TASK GOAL: Starting at the top of the entries below, set down each line exactly as written, and stop after the line containing "and ankle strap.".

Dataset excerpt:
_ _ _ _ _
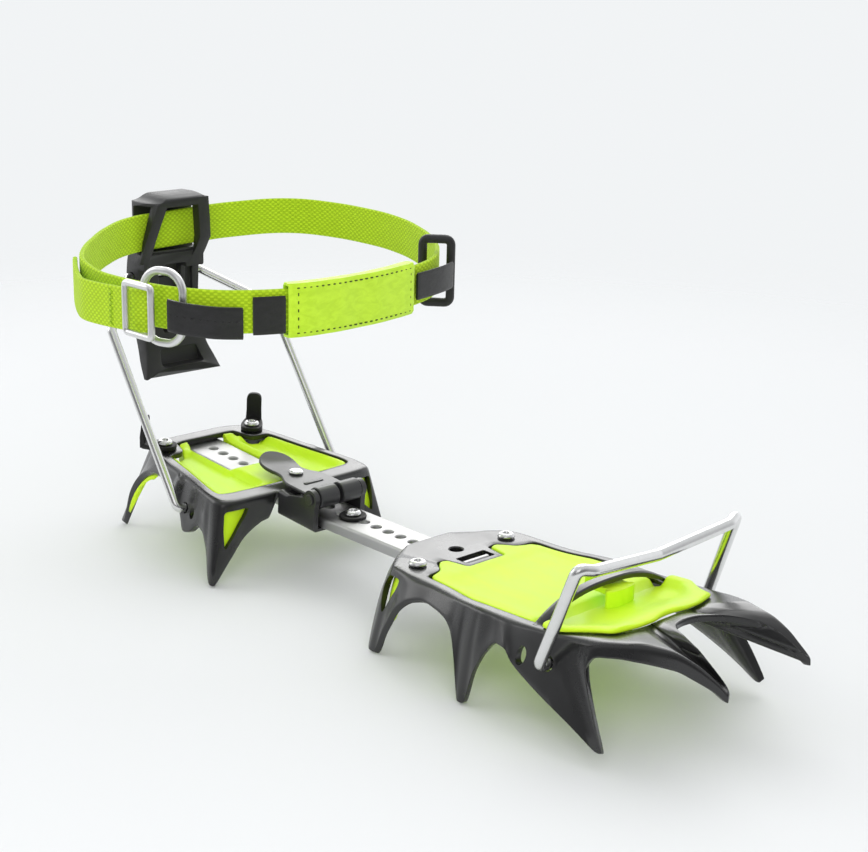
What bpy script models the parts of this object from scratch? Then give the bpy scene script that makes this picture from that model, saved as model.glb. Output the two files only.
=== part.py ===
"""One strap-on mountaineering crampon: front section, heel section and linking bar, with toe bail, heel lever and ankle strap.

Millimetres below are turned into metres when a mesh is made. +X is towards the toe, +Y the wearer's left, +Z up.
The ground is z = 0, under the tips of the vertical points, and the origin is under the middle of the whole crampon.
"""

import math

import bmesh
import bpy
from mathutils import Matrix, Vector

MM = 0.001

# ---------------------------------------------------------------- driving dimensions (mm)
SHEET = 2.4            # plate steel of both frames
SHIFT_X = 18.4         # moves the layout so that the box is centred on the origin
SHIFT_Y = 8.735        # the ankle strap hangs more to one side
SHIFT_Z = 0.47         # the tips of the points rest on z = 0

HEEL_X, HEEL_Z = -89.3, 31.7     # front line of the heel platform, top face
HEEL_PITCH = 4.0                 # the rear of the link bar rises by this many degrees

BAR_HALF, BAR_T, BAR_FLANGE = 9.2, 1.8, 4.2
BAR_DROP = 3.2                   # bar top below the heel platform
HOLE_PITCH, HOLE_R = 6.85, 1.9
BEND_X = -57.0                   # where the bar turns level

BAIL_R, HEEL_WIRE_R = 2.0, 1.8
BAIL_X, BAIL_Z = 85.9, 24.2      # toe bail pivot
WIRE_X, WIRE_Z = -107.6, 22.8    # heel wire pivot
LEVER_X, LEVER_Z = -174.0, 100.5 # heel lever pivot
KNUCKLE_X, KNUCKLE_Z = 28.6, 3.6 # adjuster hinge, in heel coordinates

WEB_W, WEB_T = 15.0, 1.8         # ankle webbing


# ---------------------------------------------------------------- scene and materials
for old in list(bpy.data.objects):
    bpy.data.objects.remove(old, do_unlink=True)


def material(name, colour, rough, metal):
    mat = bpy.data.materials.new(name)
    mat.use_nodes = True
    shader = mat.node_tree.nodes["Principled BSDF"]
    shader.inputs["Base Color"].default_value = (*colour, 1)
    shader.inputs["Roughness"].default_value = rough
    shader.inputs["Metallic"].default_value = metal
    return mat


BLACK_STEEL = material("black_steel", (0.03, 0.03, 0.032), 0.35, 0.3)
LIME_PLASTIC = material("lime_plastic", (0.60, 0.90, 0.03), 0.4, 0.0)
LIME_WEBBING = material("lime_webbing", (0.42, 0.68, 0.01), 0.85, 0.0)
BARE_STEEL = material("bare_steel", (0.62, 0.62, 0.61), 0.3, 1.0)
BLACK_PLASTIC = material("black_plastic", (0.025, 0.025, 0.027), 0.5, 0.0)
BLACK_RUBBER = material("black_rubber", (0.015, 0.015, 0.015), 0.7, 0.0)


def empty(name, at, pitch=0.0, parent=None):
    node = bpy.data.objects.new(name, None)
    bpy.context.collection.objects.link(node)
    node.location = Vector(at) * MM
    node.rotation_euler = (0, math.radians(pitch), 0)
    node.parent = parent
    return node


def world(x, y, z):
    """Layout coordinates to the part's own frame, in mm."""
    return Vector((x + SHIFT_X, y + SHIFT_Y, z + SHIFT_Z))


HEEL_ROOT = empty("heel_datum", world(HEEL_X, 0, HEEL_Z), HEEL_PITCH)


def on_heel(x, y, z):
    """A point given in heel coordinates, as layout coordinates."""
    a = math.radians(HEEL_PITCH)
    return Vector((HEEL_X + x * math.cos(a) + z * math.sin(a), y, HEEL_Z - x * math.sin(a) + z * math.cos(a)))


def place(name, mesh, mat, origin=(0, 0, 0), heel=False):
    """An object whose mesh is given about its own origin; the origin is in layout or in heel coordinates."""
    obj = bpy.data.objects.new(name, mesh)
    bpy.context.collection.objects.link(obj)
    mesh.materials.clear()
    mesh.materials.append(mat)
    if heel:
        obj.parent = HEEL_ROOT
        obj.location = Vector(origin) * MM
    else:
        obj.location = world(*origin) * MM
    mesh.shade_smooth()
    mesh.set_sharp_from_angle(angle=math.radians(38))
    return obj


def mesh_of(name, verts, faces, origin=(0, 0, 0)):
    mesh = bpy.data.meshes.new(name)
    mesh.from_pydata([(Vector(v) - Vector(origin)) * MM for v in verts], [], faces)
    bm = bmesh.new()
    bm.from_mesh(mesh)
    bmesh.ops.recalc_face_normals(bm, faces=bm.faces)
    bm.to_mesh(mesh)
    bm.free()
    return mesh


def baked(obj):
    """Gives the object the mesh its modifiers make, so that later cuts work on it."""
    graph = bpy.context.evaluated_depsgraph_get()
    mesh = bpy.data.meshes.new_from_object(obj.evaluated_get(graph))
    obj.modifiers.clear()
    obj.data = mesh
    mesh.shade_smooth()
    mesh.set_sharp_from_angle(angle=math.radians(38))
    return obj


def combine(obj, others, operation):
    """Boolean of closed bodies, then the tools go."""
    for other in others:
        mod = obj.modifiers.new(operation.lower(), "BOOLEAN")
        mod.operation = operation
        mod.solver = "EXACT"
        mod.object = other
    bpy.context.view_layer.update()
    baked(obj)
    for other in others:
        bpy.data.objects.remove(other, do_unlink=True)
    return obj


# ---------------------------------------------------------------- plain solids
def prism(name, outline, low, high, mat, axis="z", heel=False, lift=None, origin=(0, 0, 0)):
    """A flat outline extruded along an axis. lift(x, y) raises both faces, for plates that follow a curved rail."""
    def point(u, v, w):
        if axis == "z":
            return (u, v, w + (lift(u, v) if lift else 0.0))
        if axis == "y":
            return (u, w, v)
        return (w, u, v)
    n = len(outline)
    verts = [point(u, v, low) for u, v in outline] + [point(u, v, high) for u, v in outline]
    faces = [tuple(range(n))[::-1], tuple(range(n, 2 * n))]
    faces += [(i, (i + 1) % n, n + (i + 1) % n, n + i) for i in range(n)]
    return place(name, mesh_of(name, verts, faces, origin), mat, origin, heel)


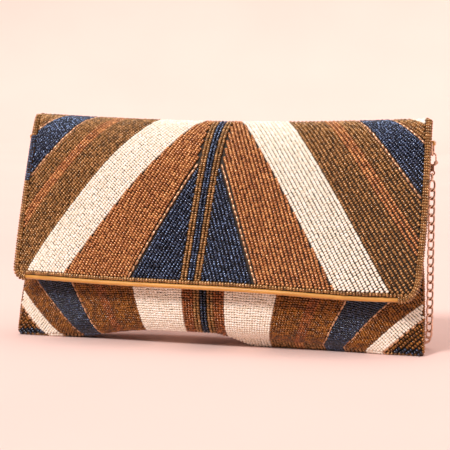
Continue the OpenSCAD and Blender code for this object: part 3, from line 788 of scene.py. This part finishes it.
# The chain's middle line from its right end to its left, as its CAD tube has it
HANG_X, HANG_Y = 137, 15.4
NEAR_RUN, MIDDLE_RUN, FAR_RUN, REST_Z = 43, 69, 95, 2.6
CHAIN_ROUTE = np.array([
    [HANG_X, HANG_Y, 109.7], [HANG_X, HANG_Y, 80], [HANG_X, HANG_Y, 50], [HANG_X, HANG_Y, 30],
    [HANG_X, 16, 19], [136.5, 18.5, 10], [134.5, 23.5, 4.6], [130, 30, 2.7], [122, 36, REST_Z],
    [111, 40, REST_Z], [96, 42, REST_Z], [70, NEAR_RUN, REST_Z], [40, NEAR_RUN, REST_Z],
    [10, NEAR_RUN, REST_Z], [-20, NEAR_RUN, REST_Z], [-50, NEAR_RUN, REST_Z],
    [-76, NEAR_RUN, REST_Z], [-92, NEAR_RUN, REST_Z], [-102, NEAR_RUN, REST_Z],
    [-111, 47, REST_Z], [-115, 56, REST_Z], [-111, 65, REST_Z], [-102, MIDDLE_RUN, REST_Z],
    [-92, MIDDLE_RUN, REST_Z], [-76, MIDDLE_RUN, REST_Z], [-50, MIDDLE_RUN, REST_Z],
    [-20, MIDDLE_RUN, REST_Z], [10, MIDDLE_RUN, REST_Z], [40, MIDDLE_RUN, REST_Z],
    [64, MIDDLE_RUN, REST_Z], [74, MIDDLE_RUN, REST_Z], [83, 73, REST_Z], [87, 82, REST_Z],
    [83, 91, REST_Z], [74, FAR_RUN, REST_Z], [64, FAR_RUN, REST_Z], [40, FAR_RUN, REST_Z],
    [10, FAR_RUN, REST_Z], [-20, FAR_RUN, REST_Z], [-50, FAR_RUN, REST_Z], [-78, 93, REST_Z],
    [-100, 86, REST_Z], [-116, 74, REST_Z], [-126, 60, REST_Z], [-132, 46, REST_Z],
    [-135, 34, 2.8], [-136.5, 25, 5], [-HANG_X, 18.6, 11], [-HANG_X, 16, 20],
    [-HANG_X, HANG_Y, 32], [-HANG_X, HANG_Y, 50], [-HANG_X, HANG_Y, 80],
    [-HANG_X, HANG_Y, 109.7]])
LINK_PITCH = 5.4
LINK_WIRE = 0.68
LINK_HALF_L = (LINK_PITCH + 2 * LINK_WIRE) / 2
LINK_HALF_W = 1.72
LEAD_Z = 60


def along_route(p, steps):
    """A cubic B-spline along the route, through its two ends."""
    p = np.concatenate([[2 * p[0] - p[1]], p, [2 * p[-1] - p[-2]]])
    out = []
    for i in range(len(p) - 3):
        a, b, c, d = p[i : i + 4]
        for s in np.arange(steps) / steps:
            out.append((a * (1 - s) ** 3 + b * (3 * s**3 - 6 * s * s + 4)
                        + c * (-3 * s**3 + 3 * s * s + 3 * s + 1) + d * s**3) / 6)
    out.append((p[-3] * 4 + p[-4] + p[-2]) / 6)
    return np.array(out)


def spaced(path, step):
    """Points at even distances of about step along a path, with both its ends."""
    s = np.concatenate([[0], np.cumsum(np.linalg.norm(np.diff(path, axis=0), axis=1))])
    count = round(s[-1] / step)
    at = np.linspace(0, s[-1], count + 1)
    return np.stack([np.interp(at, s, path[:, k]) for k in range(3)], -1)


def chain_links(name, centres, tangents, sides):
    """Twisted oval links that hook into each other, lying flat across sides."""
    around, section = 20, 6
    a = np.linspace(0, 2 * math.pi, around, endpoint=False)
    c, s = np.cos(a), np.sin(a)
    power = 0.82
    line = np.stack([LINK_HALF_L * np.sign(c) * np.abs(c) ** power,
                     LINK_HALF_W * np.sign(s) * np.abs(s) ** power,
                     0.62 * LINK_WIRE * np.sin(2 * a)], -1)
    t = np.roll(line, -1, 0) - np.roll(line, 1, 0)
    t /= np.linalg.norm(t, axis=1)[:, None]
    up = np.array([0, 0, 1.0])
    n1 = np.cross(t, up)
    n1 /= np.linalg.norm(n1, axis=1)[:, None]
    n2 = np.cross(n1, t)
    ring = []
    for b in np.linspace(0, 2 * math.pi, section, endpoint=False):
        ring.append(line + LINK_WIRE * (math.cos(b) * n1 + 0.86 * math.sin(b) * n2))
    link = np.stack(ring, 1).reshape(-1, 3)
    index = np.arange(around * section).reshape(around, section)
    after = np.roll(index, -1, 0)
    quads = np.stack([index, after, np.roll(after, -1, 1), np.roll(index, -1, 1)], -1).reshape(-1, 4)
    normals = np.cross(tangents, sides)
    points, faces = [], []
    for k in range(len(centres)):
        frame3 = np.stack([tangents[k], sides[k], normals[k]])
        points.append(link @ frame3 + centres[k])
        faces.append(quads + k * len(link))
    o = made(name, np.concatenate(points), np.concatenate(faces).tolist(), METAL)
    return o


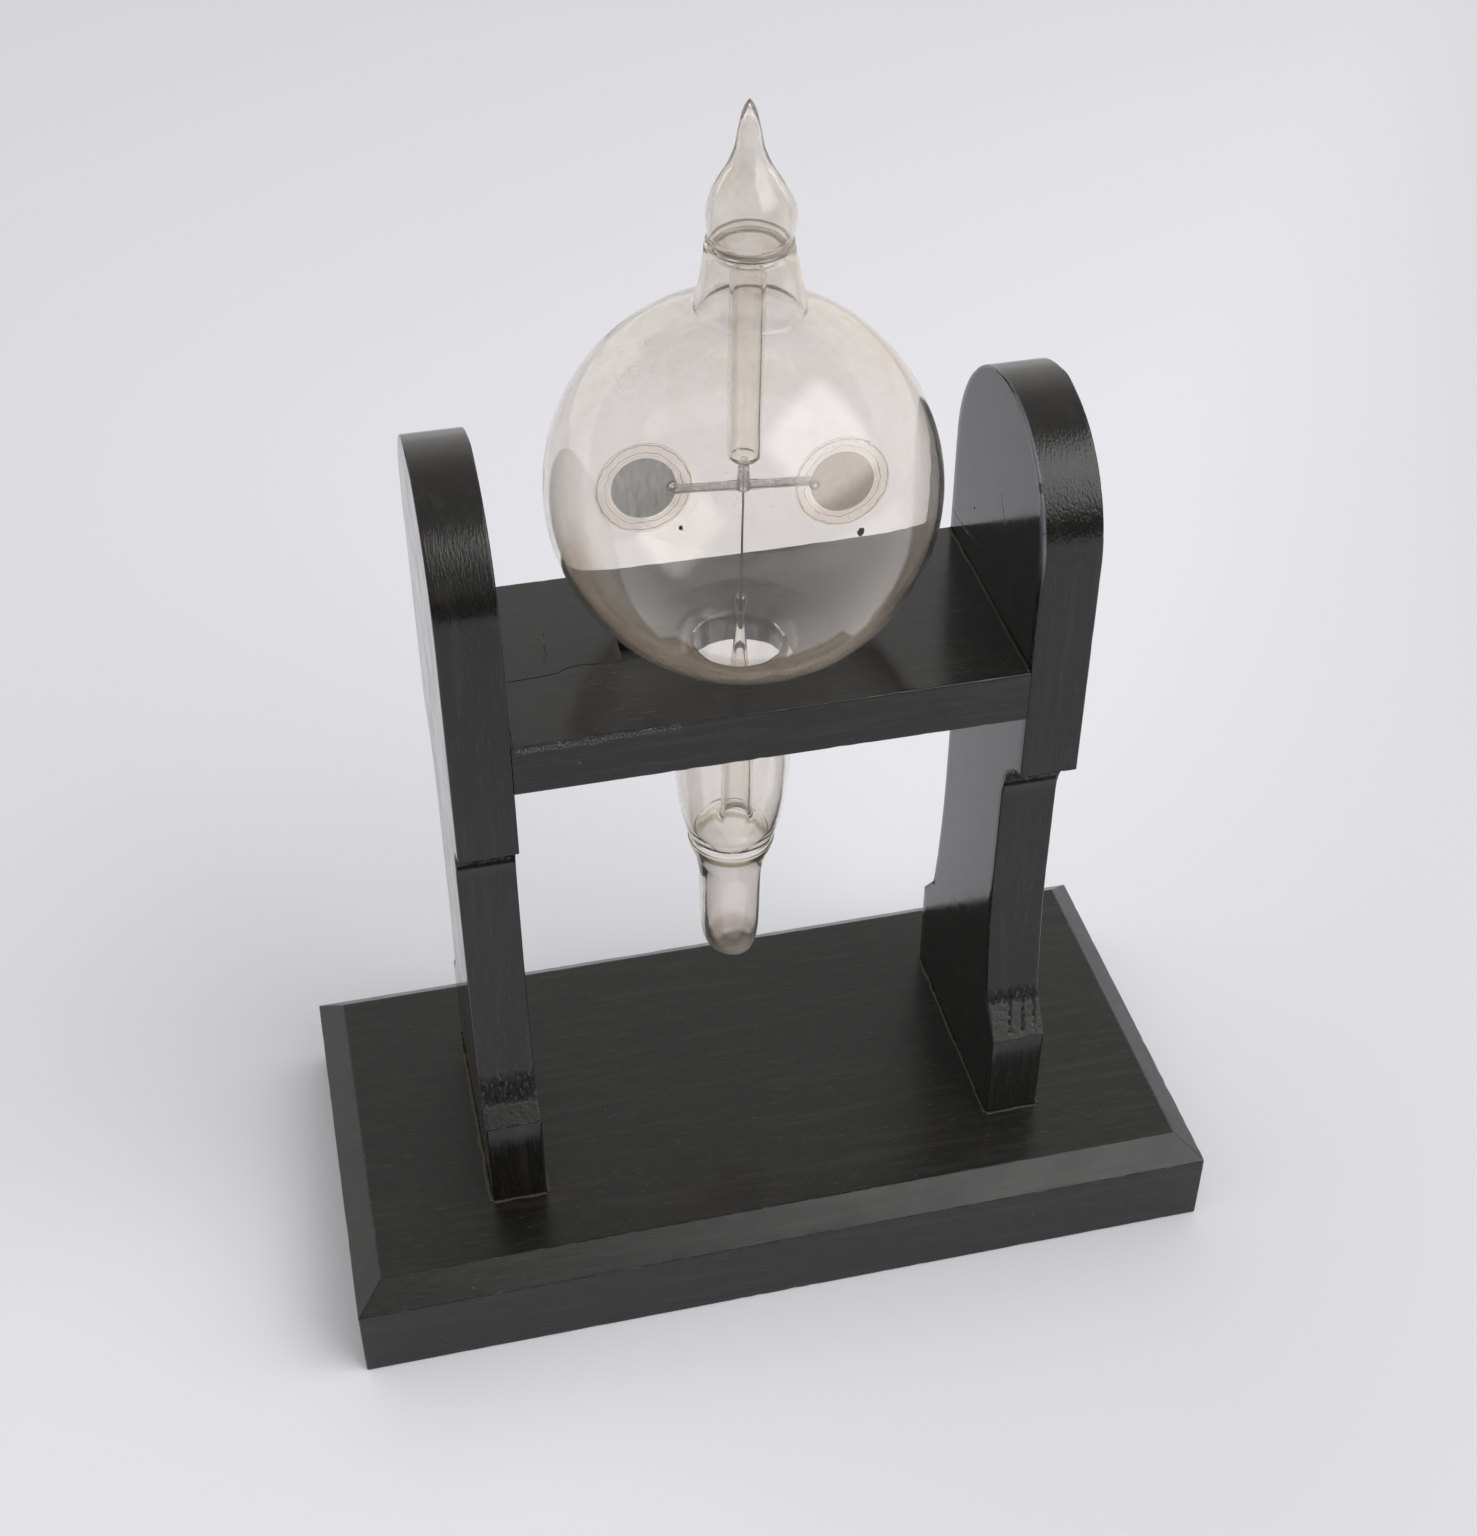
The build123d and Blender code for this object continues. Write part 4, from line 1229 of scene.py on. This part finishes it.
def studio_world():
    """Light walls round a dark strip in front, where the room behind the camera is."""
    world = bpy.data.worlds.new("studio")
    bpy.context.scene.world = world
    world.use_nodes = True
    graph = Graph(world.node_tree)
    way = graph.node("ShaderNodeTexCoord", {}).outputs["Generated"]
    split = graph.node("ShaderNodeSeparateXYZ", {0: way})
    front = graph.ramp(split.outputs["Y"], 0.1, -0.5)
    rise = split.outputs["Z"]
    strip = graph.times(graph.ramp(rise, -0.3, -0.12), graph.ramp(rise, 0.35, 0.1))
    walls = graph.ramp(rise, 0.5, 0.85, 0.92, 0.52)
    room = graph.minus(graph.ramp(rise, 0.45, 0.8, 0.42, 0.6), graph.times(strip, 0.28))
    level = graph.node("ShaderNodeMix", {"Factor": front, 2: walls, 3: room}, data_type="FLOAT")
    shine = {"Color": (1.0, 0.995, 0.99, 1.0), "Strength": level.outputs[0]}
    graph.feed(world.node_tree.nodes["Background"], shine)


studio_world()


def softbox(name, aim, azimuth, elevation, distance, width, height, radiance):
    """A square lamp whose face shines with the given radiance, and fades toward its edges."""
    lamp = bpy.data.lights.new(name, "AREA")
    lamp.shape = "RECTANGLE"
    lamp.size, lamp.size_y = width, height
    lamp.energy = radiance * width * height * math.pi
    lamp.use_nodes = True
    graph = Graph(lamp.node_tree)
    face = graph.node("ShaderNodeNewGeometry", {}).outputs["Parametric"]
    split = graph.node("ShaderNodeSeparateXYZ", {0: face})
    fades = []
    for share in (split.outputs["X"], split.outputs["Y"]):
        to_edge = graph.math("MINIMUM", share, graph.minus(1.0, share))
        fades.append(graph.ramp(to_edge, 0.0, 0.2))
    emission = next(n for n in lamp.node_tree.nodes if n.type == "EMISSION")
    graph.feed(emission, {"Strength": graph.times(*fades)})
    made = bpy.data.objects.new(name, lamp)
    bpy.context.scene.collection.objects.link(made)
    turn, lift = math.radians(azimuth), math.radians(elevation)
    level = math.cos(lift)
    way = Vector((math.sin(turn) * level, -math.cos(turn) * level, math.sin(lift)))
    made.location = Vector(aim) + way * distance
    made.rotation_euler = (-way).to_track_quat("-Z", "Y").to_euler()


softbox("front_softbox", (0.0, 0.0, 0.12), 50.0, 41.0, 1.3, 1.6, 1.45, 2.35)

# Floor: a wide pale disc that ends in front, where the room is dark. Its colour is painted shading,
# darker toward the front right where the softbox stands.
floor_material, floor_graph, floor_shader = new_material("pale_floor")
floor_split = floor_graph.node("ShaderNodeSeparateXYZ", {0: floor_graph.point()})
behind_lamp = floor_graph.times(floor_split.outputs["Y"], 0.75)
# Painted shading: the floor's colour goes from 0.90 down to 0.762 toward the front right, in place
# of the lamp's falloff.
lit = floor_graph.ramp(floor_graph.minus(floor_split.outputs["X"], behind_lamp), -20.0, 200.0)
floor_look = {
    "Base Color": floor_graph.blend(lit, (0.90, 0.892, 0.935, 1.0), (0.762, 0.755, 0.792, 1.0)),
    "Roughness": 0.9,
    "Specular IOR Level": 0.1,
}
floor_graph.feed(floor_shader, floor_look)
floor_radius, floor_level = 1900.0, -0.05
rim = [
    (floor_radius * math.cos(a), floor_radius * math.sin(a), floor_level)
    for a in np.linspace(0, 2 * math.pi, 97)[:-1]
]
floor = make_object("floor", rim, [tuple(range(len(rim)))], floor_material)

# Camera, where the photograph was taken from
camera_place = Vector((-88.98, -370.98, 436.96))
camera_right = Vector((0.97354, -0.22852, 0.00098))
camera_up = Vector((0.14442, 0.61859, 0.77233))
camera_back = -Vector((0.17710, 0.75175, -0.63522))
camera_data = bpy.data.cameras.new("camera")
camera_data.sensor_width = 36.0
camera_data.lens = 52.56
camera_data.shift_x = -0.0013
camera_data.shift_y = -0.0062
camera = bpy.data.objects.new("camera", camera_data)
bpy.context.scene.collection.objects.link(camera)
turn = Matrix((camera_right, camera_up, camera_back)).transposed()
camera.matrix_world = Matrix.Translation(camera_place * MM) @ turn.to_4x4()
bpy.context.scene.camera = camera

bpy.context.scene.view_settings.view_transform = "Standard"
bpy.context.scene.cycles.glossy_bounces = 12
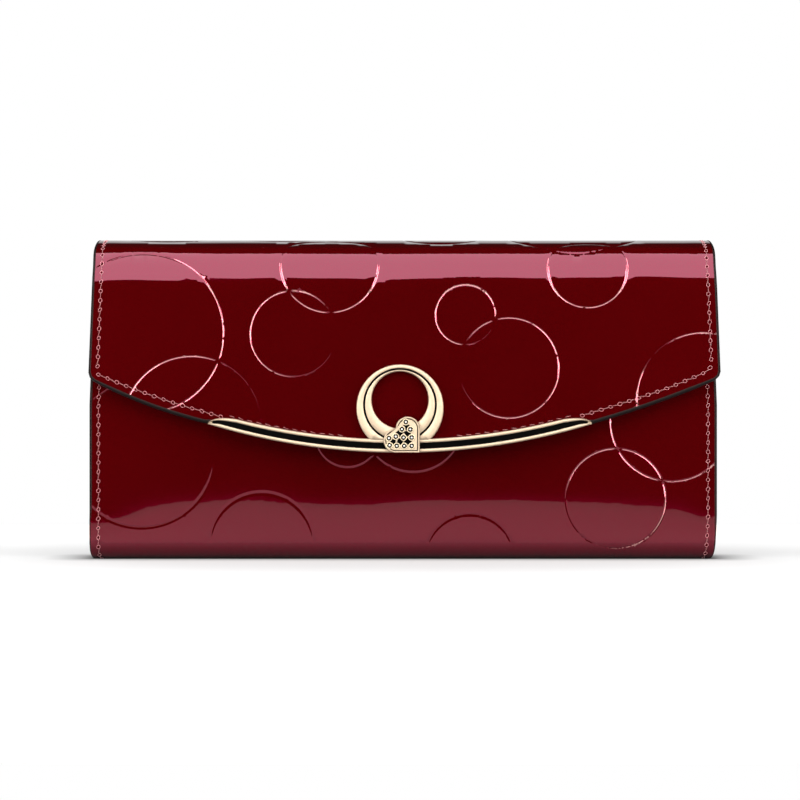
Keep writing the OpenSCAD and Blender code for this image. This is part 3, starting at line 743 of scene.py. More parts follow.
_ _ _ _ _
ANSWER BELOW:
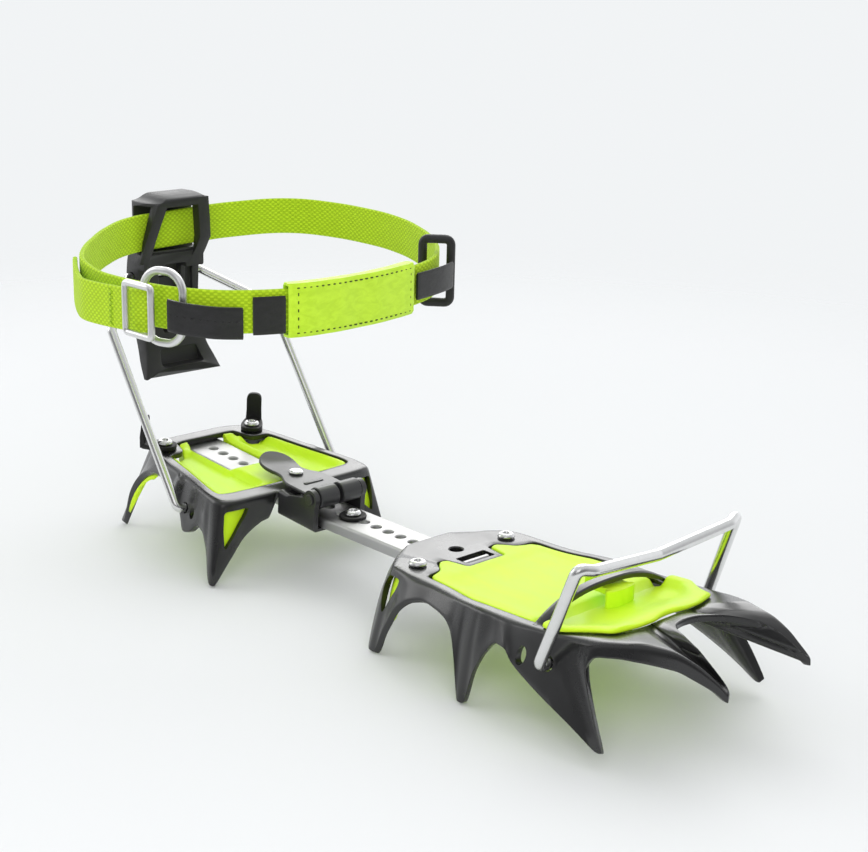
What bpy script models the parts of this object from scratch? Then give the bpy scene script that makes this picture from that model, saved as model.glb. Output the two files only.
=== part.py ===
"""One strap-on mountaineering crampon: front section, heel section and linking bar, with toe bail, heel lever and ankle strap.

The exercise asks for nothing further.